Exercise prompt:
Find and copy lines holding "from".

** Start Data **

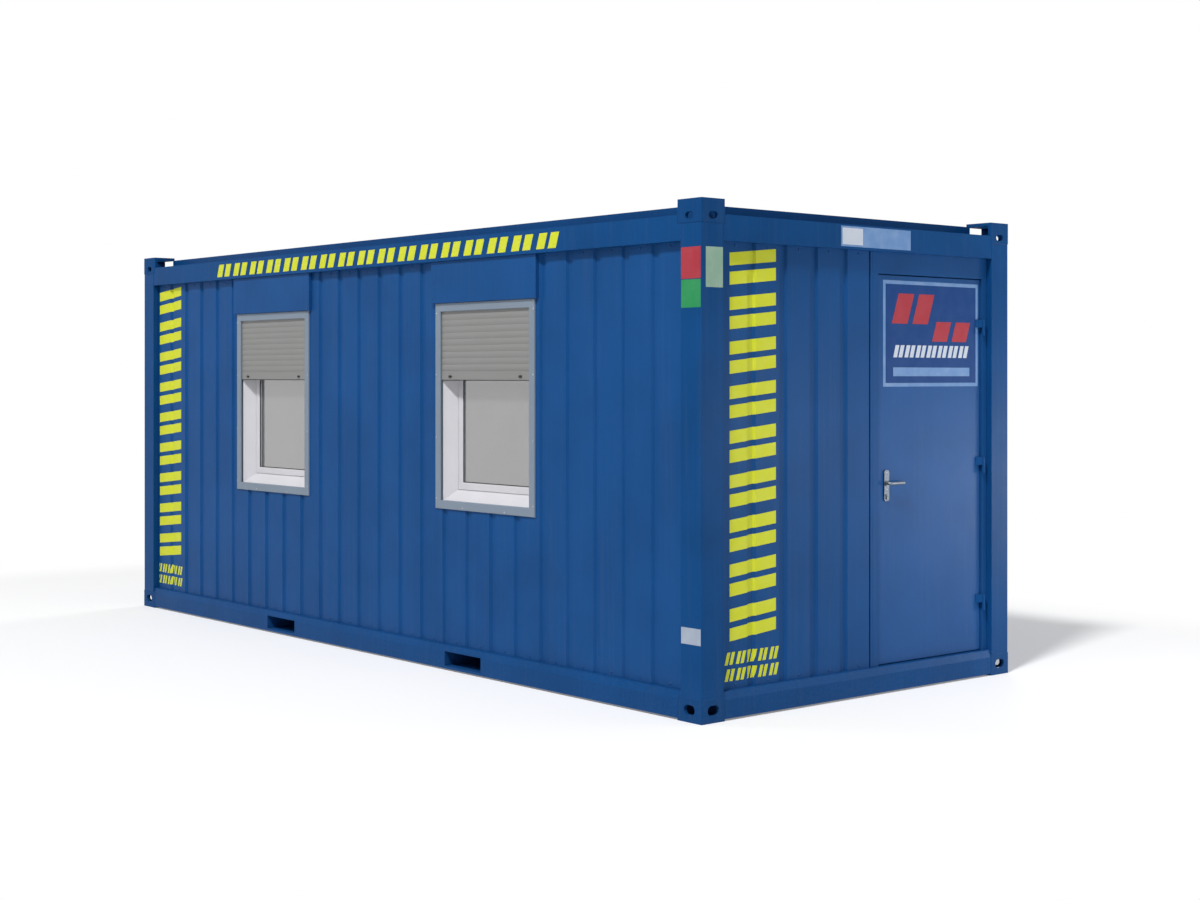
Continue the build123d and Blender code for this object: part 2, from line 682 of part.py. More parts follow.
def door_frame():
    """Steel door frame with a rebate that the leaf closes into."""
    outer_centre, outer = door_span(DOOR_ELEMENT[0], DOOR_ELEMENT[1], SILL, FRAME_TOP)
    rebate_centre, rebate = door_span(
        LEAF_LOCK_EDGE - LOCK_GAP, LEAF_HINGE_EDGE + DOOR_GAP, SILL - OVERSHOOT, LEAF_TOP + DOOR_GAP
    )
    stop_centre, stop = door_span(
        LEAF_LOCK_EDGE + LEAF_REBATE - LOCK_GAP - 2,
        LEAF_HINGE_EDGE - LEAF_REBATE + DOOR_GAP,
        LEAF_FOOT + LEAF_REBATE - DOOR_GAP,
        LEAF_TOP - LEAF_REBATE + DOOR_GAP,
    )
    rebate_depth = LEAF_SETBACK + LEAF_THICKNESS / 2 + STOP_GAP - WALL_SETBACK
    with BuildPart() as frame:
        with BuildSketch(DOOR_WALL.elevation(WALL_SETBACK)):
            with Locations(outer_centre):
                Rectangle(*outer)
            with Locations(stop_centre):
                Rectangle(*stop, mode=Mode.SUBTRACT)
        extrude(amount=-WALL_THICKNESS)
        with BuildSketch(DOOR_WALL.elevation(WALL_SETBACK)):
            with Locations(rebate_centre):
                Rectangle(*rebate)
        extrude(amount=-rebate_depth, mode=Mode.SUBTRACT)
    return frame


def door_head_panel():
    """Flat filler panel over the door frame."""
    centre, size = door_span(DOOR_ELEMENT[0], DOOR_ELEMENT[1], FRAME_TOP, PANEL_TOP)
    with BuildPart() as panel:
        with BuildSketch(DOOR_WALL.elevation(WALL_SETBACK)):
            with Locations(centre):
                Rectangle(*size)
        extrude(amount=-WALL_THICKNESS)
    return panel


def door_leaf():
    """Folded steel leaf: a wide outer tray, a narrower inner tray and a bore for the lever spindle."""
    centre, size = door_span(LEAF_LOCK_EDGE, LEAF_HINGE_EDGE, LEAF_FOOT, LEAF_TOP)
    with BuildPart() as leaf:
        with BuildSketch(DOOR_WALL.elevation(LEAF_SETBACK)):
            with Locations(centre):
                Rectangle(*size)
        extrude(amount=-LEAF_THICKNESS / 2)
        with BuildSketch(DOOR_WALL.elevation(LEAF_SETBACK + LEAF_THICKNESS / 2)):
            with Locations(centre):
                Rectangle(*inset_size(size, LEAF_REBATE))
        extrude(amount=-LEAF_THICKNESS / 2)
        chamfer(leaf.faces().sort_by(Axis.X)[-1].edges(), 2)
        with BuildSketch(DOOR_WALL.elevation(LEAF_SETBACK - OVERSHOOT)):
            with Locations((HANDLE_Y, HANDLE_Z)):
                Circle(SPINDLE_BORE)
        extrude(amount=-(LEAF_THICKNESS + 2 * OVERSHOOT), mode=Mode.SUBTRACT)
    return leaf


def hinge_pins():
    """Frame half of each lift-off hinge: plate, lower knuckle and standing pin."""
    face = HALF_LENGTH - WALL_SETBACK
    with BuildPart() as pins:
        for height in HINGE_HEIGHTS:
            with BuildSketch(Plane.XY.offset(height - KNUCKLE_HEIGHT)):
                with Locations((HINGE_X, HINGE_Y)):
                    Circle(KNUCKLE_RADIUS)
                with BuildLine():
                    Polyline(
                        (face, LEAF_HINGE_EDGE + DOOR_GAP),
                        (face, LEAF_HINGE_EDGE + DOOR_GAP + HINGE_PLATE_WIDTH),
                        (face + HINGE_PLATE, LEAF_HINGE_EDGE + DOOR_GAP + HINGE_PLATE_WIDTH),
                        (HINGE_X, HINGE_Y + KNUCKLE_RADIUS),
                        (HINGE_X, HINGE_Y),
                        close=True,
                    )
                make_face()
            extrude(amount=KNUCKLE_HEIGHT)
            with BuildSketch(Plane.XY.offset(height)):
                with Locations((HINGE_X, HINGE_Y)):
                    Circle(PIN_RADIUS)
            extrude(amount=KNUCKLE_HEIGHT - 3)
    return pins


def hinge_straps():
    """Leaf half of each lift-off hinge: plate and upper knuckle that drops over the pin."""
    face = HALF_LENGTH - LEAF_SETBACK
    with BuildPart() as straps:
        for height in HINGE_HEIGHTS:
            with BuildSketch(Plane.XY.offset(height + 0.5)):
                with BuildLine():
                    Polyline(
                        (face, LEAF_HINGE_EDGE - 2),
                        (face, LEAF_HINGE_EDGE - 2 - HINGE_PLATE_WIDTH),
                        (face + HINGE_PLATE, LEAF_HINGE_EDGE - 2 - HINGE_PLATE_WIDTH),
                        (HINGE_X, HINGE_Y - KNUCKLE_RADIUS),
                        (HINGE_X, HINGE_Y),
                        close=True,
                    )
                make_face()
                with Locations((HINGE_X, HINGE_Y)):
                    Circle(KNUCKLE_RADIUS)
                    Circle(PIN_RADIUS + RUNNING_GAP, mode=Mode.SUBTRACT)
            extrude(amount=KNUCKLE_HEIGHT)
    return straps


def lock_plates():
    """Handle plates on both sides of the leaf, each with its lock cylinder."""
    outer = HALF_LENGTH - LEAF_SETBACK
    inner = outer - LEAF_THICKNESS
    with BuildPart() as plates:
        for face, outward in ((outer, 1), (inner, -1)):
            with BuildSketch(Plane.YZ.offset(face)):
                with Locations((HANDLE_Y, HANDLE_Z - PLATE_DROP)):
                    RectangleRounded(*PLATE_SIZE, 12)
                with Locations((HANDLE_Y, HANDLE_Z)):
                    Circle(LEVER_RADIUS + RUNNING_GAP, mode=Mode.SUBTRACT)
            extrude(amount=outward * PLATE_THICKNESS)
            with BuildSketch(Plane.YZ.offset(face + outward * PLATE_THICKNESS)):
                with Locations((HANDLE_Y, HANDLE_Z - CYLINDER_DROP)):
                    Circle(8.5)
                with Locations((HANDLE_Y, HANDLE_Z - CYLINDER_DROP - 10)):
                    RectangleRounded(10, 26, 4.9)
            extrude(amount=outward * 4)
    return plates


def door_handle():
    """Inner and outer levers on one spindle, each bent from round bar with its end turned back to the leaf."""
    outer = HALF_LENGTH - LEAF_SETBACK
    inner = outer - LEAF_THICKNESS
    with BuildPart() as handle:
        with BuildSketch(Plane.YZ.offset(inner - 1)):
            with Locations((HANDLE_Y, HANDLE_Z)):
                Circle(SPINDLE_RADIUS)
        extrude(amount=LEAF_THICKNESS + 2)
        for face, outward in ((outer, 1), (inner, -1)):
            reach = face + outward * LEVER_REACH
            with BuildLine(Plane.XY.offset(HANDLE_Z)):
                FilletPolyline(
                    (face + outward * 0.5, HANDLE_Y),
                    (reach, HANDLE_Y),
                    (reach, HANDLE_Y + LEVER_LENGTH),
                    (face + outward * LEVER_RETURN, HANDLE_Y + LEVER_LENGTH),
                    radius=LEVER_BEND,
                )
            with BuildSketch(Plane((face + outward * 0.5, HANDLE_Y, HANDLE_Z), x_dir=(0, 1, 0), z_dir=(outward, 0, 0))):
                Circle(LEVER_RADIUS)
            sweep()
            with BuildSketch(Plane.YZ.offset(face + outward * (PLATE_THICKNESS + 1))):
                with Locations((HANDLE_Y, HANDLE_Z)):
                    Circle(COLLAR_RADIUS)
            extrude(amount=outward * COLLAR_HEIGHT)
    return handle


os.makedirs("parts", exist_ok=True)

# ---- Frame ----
for level in ("bottom", "top"):
    finish_piece(castings(level), f"{level}_castings")
for east, end_name in ((1, "door"), (-1, "rear")):
    for north, side_name in ((-1, "front"), (1, "back")):
        finish_piece(corner_post(east, north), f"corner_post_{end_name}_{side_name}")
for name, wall in WALL_LINES.items():
    finish_piece(bottom_rail(wall, wall in (WINDOW_WALL, BACK_WALL)), f"bottom_rail_{name}")
    finish_piece(top_rail(wall), f"top_rail_{name}")

# ---- Floor, ceiling and roof ----
finish_piece(fork_pockets(), "fork_pockets")
finish_piece(floor_crossbeams(), "floor_crossbeams")
finish_piece(boards(UNDERFLOOR_TOP - UNDERFLOOR_STEEL, UNDERFLOOR_STEEL, RAIL_LIP / 2), "underfloor_sheet")
finish_piece(floor_board(), "floor_board")
finish_piece(boards(PANEL_TOP, CEILING_THICKNESS, RAIL_LIP), "ceiling_board")
finish_piece(roof_sheet(), "roof_sheet")

# ---- Walls ----
for index in range(5):
    centre = (index - 2) * PANEL_WIDTH
    window = copysign(WINDOW_OFFSET, centre)
    if index in (1, 3):
        finish_piece(window_panel(WINDOW_WALL, centre, window), f"front_panel_{index + 1}")
    else:
        finish_piece(wall_panel(WINDOW_WALL, centre, PANEL_WIDTH), f"front_panel_{index + 1}")
    finish_piece(wall_panel(BACK_WALL, centre, PANEL_WIDTH), f"back_panel_{index + 1}")
wide_centre = (PANEL_WIDTH - 2 * DOOR_WALL.half_span) / 2
finish_piece(wall_panel(DOOR_WALL, wide_centre, PANEL_WIDTH), "door_end_panel")
narrow = 2 * REAR_WALL.half_span - PANEL_WIDTH
finish_piece(wall_panel(REAR_WALL, -wide_centre, PANEL_WIDTH), "rear_end_panel_wide")
finish_piece(wall_panel(REAR_WALL, (narrow - 2 * REAR_WALL.half_span) / 2, narrow), "rear_end_panel_narrow")

# ---- Windows ----
for name, along in (("left", -WINDOW_OFFSET), ("right", WINDOW_OFFSET)):
    window = ShutteredWindow(WINDOW_WALL, along)
    finish_piece(window.trim(), f"window_trim_{name}")
    finish_piece(window.frame(), f"window_frame_{name}")
    finish_piece(window.sash(), f"window_sash_{name}")
    finish_piece(window.glass(), f"window_glass_{name}")
    finish_piece(window.shutter(), f"shutter_curtain_{name}")
    finish_piece(window.box(), f"shutter_box_{name}")
    finish_piece(window.head_cover(), f"window_head_cover_{name}")

# ---- Door ----
finish_piece(door_frame(), "door_frame")
finish_piece(door_head_panel(), "door_head_panel")
finish_piece(door_leaf(), "door_leaf")
finish_piece(hinge_pins(), "door_hinge_pins")
finish_piece(hinge_straps(), "door_hinge_straps")
finish_piece(lock_plates(), "door_lock_plates")
finish_piece(door_handle(), "door_handle")
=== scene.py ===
"""Looks of a portable site cabin.

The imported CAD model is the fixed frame. This script dresses every node of it with a worked surface
and adds what is too fine for the CAD: marking film, plates, seals, screws, weld beads and room linings.
Row frame, in metres: X runs towards the door end, the window wall is at -Y, Z is up from the ground.
"""
from __future__ import annotations

import json
import logging
import math
from dataclasses import dataclass
from enum import Enum
from functools import partial
from typing import Any, Callable, Sequence

import bmesh
import bpy
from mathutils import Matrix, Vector

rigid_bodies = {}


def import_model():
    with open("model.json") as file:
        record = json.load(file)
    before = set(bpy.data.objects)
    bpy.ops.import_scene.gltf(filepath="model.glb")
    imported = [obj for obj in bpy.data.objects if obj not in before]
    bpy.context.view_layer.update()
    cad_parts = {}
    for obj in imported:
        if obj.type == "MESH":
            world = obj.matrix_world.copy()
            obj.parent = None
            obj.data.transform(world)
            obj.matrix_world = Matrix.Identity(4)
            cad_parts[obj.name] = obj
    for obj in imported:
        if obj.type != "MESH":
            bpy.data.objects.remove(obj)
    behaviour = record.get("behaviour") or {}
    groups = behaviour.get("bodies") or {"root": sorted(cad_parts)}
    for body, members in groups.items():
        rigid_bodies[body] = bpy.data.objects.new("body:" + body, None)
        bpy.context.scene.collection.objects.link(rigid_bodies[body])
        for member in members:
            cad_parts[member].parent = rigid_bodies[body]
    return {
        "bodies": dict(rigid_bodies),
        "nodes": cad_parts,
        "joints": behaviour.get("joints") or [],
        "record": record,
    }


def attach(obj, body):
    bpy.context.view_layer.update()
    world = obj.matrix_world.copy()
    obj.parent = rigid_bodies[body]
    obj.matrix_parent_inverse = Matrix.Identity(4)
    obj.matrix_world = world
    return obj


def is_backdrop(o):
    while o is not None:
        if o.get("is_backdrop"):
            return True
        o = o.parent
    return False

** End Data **

Answer to this problem:
Continue the build123d and Blender code for this object: part 2, from line 682 of part.py. More parts follow.
    """Inner and outer levers on one spindle, each bent from round bar with its end turned back to the leaf."""
Row frame, in metres: X runs towards the door end, the window wall is at -Y, Z is up from the ground.
from __future__ import annotations
from dataclasses import dataclass
from enum import Enum
from functools import partial
from typing import Any, Callable, Sequence
from mathutils import Matrix, Vector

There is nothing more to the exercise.